Horacio Olivo

Horacio Olivo is a Puerto Rican actor, comedian, TV and radio personality, as well as a classically trained singer.

Born in Dorado, Puerto Rico, he got his start in show business in 1949 at long defunct WNEL as a radio soap opera actor. He graduated from the Instituto Comercial de Puerto Rico, and studied for 3 years at the Puerto Rico Music Conservatory. He participated in various Festival Casals concerts as a tenor in the chorus section.

Olivo has also acted in various plays during the Puerto Rican and International Theatre Festivals, was the station announcer for all the WIPR stations (WIPR, WIPR-FM, and WIPR-TV), and acted in comedy TV shows like Como está la situación, and Esto no tiene nombre, produced by Tommy Muñiz.

Horacio Olivo is perhaps better known as the booming voice behind Los Rayos Gamma.[1] One of the Rayos Gamma's better known parodies was Olivo's hugely popular antagonistic ode to the U.S. Navy, based on Ernesto Lecuona's song "Granada". He was reportedly fired from his WIPR post because of his political beliefs (his was the official voice of the Puerto Rico Independence Party's radio spots), and for a while, he owned a fried chicken establishment in his hometown of Dorado.

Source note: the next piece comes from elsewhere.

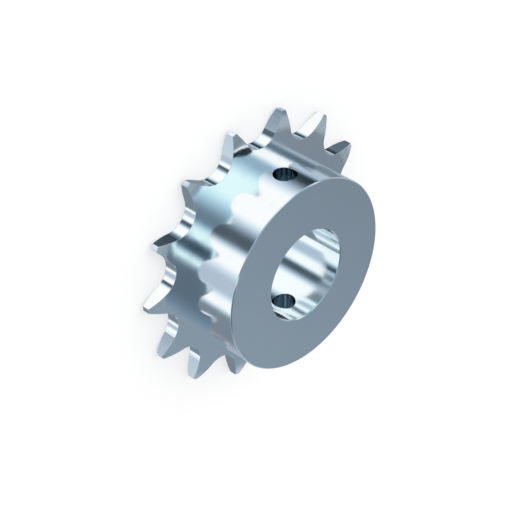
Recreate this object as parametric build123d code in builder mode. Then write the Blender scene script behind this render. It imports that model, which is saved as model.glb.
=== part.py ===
from build123d import *
from math import radians, sin, sqrt
import os

# A chain sprocket with a hub on one side, turned and cut from one piece of steel.
# Millimetres. The axis is Z, the flat back of the toothed plate lies on Z = 0 and the
# hub stands above it. One tooth gap is centred on +Y and the gap opposite on -Y.

# Toothed plate
chain_pitch = 12.7
tooth_count = 14
plate_thickness = 3.0
tip_diameter = 60.6
seat_radius = 4.4
seat_angle = 108.2

# Rounding of both tooth sides towards the tip, so that the chain's plates slip over
side_relief_depth = 0.72
side_relief_radius = 11.5

# Hub and bore
overall_length = 15.6
hub_diameter = 42.0
bore_diameter = 20.0
edge_break = 0.2

# Set-screw hole, one straight line through both walls of the hub, at its tapping size
screw_hole_diameter = 5.0
screw_hole_from_hub_face = 6.3

# Radii that follow from the sizes above
pitch_radius = chain_pitch / (2 * sin(radians(180 / tooth_count)))
tip_radius = tip_diameter / 2
hub_radius = hub_diameter / 2
bore_radius = bore_diameter / 2

# The side relief is an arc that leaves the flat side without a kink and is
# side_relief_depth deep at the tip
relief_height = sqrt(side_relief_radius**2 - (side_relief_radius - side_relief_depth) ** 2)
relief_start_radius = tip_radius - relief_height

# Each flank is as long as the tooth is high, which carries it past the tip circle
flank_length = tip_radius - pitch_radius + seat_radius

with BuildPart() as sprocket:
    # Turned blank: plate with relieved rim, hub and bore
    with BuildSketch(Plane.XZ):
        with BuildLine():
            back = Line((bore_radius, 0), (relief_start_radius, 0))
            back_relief = RadiusArc(back @ 1, (tip_radius, side_relief_depth), -side_relief_radius)
            rim = Line(back_relief @ 1, (tip_radius, plate_thickness - side_relief_depth))
            front_relief = RadiusArc(rim @ 1, (relief_start_radius, plate_thickness), -side_relief_radius)
            front = Line(front_relief @ 1, (hub_radius, plate_thickness))
            hub_wall = Line(front @ 1, (hub_radius, overall_length))
            hub_face = Line(hub_wall @ 1, (bore_radius, overall_length))
            Line(hub_face @ 1, back @ 0)
        make_face()
    revolve(axis=Axis.Z)

    # Broken edges at the hub's end and at both ends of the bore
    hub_end_edges = faces().sort_by(Axis.Z)[-1].edges()
    bore_back_edge = faces().sort_by(Axis.Z)[0].edges().sort_by(SortBy.RADIUS)[0]
    chamfer([*hub_end_edges, bore_back_edge], edge_break)

    # Tooth gap: a roller seat that runs out into two flat flanks, closed outside the tips
    with BuildSketch() as tooth_gap:
        with BuildLine():
            seat = CenterArc((0, pitch_radius), seat_radius, -90 - seat_angle / 2, seat_angle)
            right_flank = Line(seat @ 1, seat @ 1 + (seat % 1) * flank_length)
            left_flank = mirror(right_flank, about=Plane.YZ)
            ThreePointArc(right_flank @ 1, (0, tip_radius + seat_radius), left_flank @ 1)
        make_face()
    with BuildSketch():
        with PolarLocations(0, tooth_count):
            add(tooth_gap.sketch)
    extrude(amount=plate_thickness, mode=Mode.SUBTRACT)

    # Set-screw hole across the axis
    with BuildSketch(Plane.XZ):
        with Locations((0, overall_length - screw_hole_from_hub_face)):
            Circle(screw_hole_diameter / 2)
    extrude(amount=tip_radius, both=True, mode=Mode.SUBTRACT)

sprocket.part.label = "sprocket"
os.makedirs("parts", exist_ok=True)
export_step(sprocket.part, "parts/sprocket.step")
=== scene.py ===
import math

import bpy
from mathutils import Matrix, Vector

# Chain sprocket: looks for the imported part. Metres, in the part's own frame. The plate's
# flat back lies on Z = 0, the hub stands up along +Z and a tooth gap is centred on +Y.
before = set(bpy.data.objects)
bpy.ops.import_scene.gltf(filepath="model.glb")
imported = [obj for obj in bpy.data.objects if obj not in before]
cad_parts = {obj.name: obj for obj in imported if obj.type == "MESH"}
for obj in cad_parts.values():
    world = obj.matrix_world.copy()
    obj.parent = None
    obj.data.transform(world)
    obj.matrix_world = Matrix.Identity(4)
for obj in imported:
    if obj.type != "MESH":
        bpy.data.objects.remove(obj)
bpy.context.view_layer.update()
MM = 0.001

# Sizes of the part that the looks follow. A pair of radii is where a look sets in and where
# it is complete.
HUB_RADIUS = 21.0 * MM
PLATE_THICKNESS = 3.0 * MM
SCREW_HOLE_RADIUS = 2.5 * MM
SCREW_HOLE_AT = 9.3 * MM
BORE_RADII = (10.25 * MM, 10.15 * MM)
TOOTH_GAP_RADII = (23.9 * MM, 24.1 * MM)
SEAT_END_RADII = (24.5 * MM, 26.2 * MM)
FLANK_RADII = (25.8 * MM, 30.3 * MM)

# Steel: tones, roughness, and the scale and height of its detail
PLATING_TONES = ((0.945, 0.975, 0.987), (0.968, 0.986, 0.993))
MARK_TONE = (0.85, 0.89, 0.915)
# A faint blue tint painted into the colour inside the bore: a painted reflection
BORE_PAINTED_REFLECTION_TINT = (0.91, 0.977, 0.987)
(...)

Olivo had been partially retired from public life because of health-related issues: he had open heart surgery in October 2011. He nominally remains a part of Los Rayos Gamma, who filmed a comedy interview with him for their latest show in November 2011. However, Olivo suffered a cardiac incident on 22 November 2011.[2] As of 23 November he remains in serious condition at San Juan's Pavía Hospital.

The Olivo family had eight siblings, of which Horacio is the oldest. The fifth sibling, Johnny Olivo, founded and headed Puerto Rico's plena collective, Los Pleneros del Quinto Olivo.